In the preferred case of micro-points placed at a constant distance on the cylinders 13, 14, the pattern consists of small points placed at the same distances one from the other, as shown in Fig. 5. However, alternative patterns can be imprinted on the basis of the arrangement of the reliefs on the cylinders.
The web 21 in output from the first embossing station 3 is directed towards a second embossing station 4. The second embossing station 4 (Fig. 3) is also made up of a pair of opposing cylinders 14 and 24, but characterised by reliefs with an undulated trend, as in the embodiment shown in Figure 4.
The paper web 21, already bearing a microdots pattern impressed by the first embossing station 3, is thus embossed again. The result obtained is a particularly soft web, also bearing a characteristic "wave" pattern. The product obtained in this way has improved features from both the functional and from the aesthetic point of view. At the end of this phase, the product is compacted and reduced in thickness.
This phase is unique in that no product currently on the market is pressed and therefore reduced in thickness. On the contrary, known products on the market are embossed with the intention of obtaining volume.
The paper web 21 is subsequently directed first to an appropriate folding unit 5 and then to a cutting unit, in order to perform conventional folding and cutting operations. A product obtained by this process can be, for example, a napkin (or table linen) having a wave pattern as shown in Fig. 6.
The processing gives the product high functional features, including:

maximum resistance due to the high quantity of material used;
maximum softness, obtained in the final stage through pressing;
very high absorbency and consequently excellent resistance to breaking and tearing.

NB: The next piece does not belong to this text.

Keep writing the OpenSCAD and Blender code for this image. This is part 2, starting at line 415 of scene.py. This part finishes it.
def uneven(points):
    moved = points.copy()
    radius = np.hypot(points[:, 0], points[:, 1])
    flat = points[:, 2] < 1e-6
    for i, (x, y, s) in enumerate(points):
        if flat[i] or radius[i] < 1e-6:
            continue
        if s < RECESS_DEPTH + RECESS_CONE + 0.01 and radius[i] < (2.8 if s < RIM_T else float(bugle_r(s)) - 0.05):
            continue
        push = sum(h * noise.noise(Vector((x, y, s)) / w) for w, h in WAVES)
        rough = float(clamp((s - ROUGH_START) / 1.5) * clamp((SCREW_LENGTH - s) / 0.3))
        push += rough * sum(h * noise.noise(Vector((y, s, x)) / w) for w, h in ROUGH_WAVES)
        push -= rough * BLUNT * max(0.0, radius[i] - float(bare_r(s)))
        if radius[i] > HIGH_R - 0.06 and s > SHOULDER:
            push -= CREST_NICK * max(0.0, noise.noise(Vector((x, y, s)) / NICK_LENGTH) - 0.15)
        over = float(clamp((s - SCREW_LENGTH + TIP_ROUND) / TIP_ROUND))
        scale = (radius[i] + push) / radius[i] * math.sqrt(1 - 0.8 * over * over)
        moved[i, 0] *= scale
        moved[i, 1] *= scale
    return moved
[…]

Thanks to this combination, the processed tissue paper acquires features that make it very similar to a nonwoven fabric, repositioning tissue at a higher level from the point of view of quality.
Compared to the common and similar articles that can be found on the market, produced with tissue paper, the table linen with wave pattern is qualitatively superior and therefore suitable for an elite market, which includes restaurants and luxury hotels, events and ceremonies as well as "away from home". These articles are also suitable for the cleaning sector due specifically to the outstanding qualities acquired by the manufacturing process.
Ultimately, the process according to the present invention makes it possible to obtain a product in which the quality of the table linen with wave pattern is tangible and appreciable even to the touch. The sensation is that of a cloth product, resistant, soft and elegant, thanks to the particular production technique, unique and innovative, that enhances to the maximum the value of tissue paper, until now used only for commercial products of wide consumption, certainly not of excellent quality.
The present invention is not limited to the particular embodiment described above and illustrated in the accompanying drawings, but numerous detailed modifications can be made thereto, within the reach of the person skilled in the art, without thereby going beyond the scope of the invention itself, as defined in the appended claims.

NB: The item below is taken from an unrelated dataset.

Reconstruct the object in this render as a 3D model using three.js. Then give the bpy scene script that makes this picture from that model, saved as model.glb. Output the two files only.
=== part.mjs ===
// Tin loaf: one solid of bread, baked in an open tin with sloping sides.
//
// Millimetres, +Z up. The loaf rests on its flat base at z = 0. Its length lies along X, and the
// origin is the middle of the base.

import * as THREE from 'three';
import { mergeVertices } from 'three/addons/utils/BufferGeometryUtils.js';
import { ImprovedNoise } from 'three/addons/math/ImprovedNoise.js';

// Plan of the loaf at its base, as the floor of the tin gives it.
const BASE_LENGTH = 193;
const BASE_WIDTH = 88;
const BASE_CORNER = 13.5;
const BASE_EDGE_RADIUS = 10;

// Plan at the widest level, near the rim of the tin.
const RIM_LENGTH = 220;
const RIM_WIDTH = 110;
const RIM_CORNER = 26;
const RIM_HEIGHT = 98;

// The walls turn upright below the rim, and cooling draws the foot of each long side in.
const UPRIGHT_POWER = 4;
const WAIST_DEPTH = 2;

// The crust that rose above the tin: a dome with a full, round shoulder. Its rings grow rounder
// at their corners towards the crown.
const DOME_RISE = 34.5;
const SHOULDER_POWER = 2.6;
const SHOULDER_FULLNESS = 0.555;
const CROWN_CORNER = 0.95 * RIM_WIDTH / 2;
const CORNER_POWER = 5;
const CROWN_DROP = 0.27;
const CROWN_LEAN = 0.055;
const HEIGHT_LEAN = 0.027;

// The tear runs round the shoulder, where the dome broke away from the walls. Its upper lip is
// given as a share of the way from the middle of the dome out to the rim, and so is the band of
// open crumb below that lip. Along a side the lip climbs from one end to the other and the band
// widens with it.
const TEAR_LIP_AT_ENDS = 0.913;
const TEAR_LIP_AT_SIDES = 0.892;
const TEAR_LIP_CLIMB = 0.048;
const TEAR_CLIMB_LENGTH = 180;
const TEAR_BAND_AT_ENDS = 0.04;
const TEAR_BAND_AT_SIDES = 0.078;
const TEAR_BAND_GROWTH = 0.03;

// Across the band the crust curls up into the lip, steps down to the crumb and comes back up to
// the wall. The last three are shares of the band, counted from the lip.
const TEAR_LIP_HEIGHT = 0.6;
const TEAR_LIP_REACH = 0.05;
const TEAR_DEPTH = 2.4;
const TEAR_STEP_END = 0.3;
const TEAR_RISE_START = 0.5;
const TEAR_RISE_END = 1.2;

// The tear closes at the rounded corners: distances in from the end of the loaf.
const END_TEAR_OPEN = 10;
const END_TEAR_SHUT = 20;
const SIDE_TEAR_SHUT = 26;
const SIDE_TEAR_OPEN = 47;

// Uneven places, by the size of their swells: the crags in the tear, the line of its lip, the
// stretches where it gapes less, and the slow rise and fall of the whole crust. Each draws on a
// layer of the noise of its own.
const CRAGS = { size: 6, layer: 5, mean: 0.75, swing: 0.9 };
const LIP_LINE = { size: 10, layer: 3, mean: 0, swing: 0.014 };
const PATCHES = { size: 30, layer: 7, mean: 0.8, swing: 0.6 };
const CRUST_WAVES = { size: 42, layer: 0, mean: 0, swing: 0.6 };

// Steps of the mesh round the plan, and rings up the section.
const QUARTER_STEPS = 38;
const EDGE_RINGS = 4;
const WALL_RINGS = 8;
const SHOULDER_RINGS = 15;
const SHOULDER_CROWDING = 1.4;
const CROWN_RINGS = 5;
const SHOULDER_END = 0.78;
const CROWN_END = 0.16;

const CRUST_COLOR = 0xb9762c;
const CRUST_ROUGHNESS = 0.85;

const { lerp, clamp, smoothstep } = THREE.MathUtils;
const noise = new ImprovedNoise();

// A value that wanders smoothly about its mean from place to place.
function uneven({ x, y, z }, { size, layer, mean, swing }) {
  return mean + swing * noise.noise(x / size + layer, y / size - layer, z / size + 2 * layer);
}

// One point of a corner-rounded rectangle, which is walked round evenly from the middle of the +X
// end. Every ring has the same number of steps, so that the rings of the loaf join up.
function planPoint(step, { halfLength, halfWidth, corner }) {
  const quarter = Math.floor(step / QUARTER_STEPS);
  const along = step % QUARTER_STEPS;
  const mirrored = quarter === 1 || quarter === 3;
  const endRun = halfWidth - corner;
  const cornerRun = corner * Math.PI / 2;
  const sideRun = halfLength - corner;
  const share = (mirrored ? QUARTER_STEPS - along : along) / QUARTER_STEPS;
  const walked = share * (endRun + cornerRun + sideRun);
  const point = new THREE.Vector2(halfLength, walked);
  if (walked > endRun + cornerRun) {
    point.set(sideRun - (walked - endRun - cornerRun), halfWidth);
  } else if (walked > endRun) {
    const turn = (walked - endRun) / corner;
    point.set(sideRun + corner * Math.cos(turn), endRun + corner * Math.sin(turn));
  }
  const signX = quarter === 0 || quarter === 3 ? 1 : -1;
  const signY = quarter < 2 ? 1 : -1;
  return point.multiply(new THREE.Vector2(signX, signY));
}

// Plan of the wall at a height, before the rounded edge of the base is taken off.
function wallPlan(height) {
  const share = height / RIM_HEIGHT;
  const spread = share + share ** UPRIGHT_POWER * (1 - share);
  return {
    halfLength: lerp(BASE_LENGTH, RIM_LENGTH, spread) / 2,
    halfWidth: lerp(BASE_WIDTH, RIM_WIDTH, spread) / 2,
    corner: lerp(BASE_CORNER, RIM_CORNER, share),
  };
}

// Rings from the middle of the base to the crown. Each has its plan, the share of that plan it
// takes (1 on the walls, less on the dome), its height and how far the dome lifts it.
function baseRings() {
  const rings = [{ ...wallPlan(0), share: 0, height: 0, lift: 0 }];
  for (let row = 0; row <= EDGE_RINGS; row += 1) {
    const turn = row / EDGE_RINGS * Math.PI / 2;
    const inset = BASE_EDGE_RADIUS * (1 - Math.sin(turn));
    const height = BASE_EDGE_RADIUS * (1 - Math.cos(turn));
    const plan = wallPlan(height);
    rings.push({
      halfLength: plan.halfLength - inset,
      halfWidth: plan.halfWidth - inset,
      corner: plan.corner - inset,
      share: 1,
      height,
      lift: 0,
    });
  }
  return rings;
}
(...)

List of reference numerals

1:: loading and unwinding station
2:: printing station
3:: first embossing station
4:: second embossing station
5:: folding unit
6:: cutting unit
13:: first cylinder of the first embossing station
14:: first cylinder of the second embossing station
20:: reel
21:: web
21a:: web layer
21b:: web layer
21c:: web layer
23:: second cylinder of the first embossing station
24:: second cylinder of the second embossing station

Claims

A process for the production of a product in tissue paper from a web (21) formed by two or more layers comprising the steps consisting of:
- loading a reel (20) of said multilayer web (21) made up of overlapping layers (21a, 21b, 21c) in a loading and unwinding station (1);

- unwinding the reel (20) to feed the web (21) to a first embossing station (3) composed of two opposing cylindrical rollers (13, 23), both having micro-points in relief close one to the other, designed to carry out a first embossing of the tip-to-tip type;
characterised in that said web (21) in output from the first embossing station (3) is fed to a second embossing station (4) composed of two opposing cylindrical rollers (14, 24) having undulated reliefs apt to carry out a second undulated embossing on said web (21) previously embossed and at the same time compact the layers (21a, 21b, 21c), reducing the overall thickness thereof.
Process according to claim 1, wherein said layers of the web (21) coming from said reel (20) vary in a number from two to four.
Process according to claim 1 or 2, wherein said overlapping layers (21a, 21b, 21c) are separated before entering said first embossing station (3) in order to apply adhesive between them.
Process according to any one of the preceding claims, further comprising a flexographic printing step in a printing station (2) provided between said loading and unwinding station (1) and said first embossing station (3).
Process according to any one of the preceding claims, wherein the web (21) in output from the second embossing station (4) is folded in a folding station (5) and subsequently cut in a cutting station (6) provided downstream of said folding station (5).
System for producing products in tissue paper comprising:
- a station for loading and unwinding (1) a reel (20) of a multilayer paper web (21);

- a first embossing station (3), placed downstream of said station for loading and unwinding (1) said web (21), composed of two opposing cylindrical rollers (13, 23), both having embossed micro-points in relief close one to the other, apt to carry out a first embossing of the tip-to-tip type on the web (21);

- a second embossing station (4) downstream of said first embossing station (3) composed of two opposing cylindrical rollers (14, 24) having undulated reliefs apt to carry out a second undulated embossing on said web (21) previously embossed.
System for producing products in tissue paper according to claim 6, further comprising:
- a printing station (2) placed in line between said loading and unwinding station (1) and said first embossing station (3), apt to carry out printing on a web (21) coming from said reel (20);

- a folding station (5) for carrying out folding on the web (21) in output from said second embossing station (4);

- a cutting station (6) for carrying out a cut on said web (21) in output from said folding station (5).
Product in tissue paper composed of a multilayer web (21) directly obtained by means of a process according to any one of claims 1 to 5.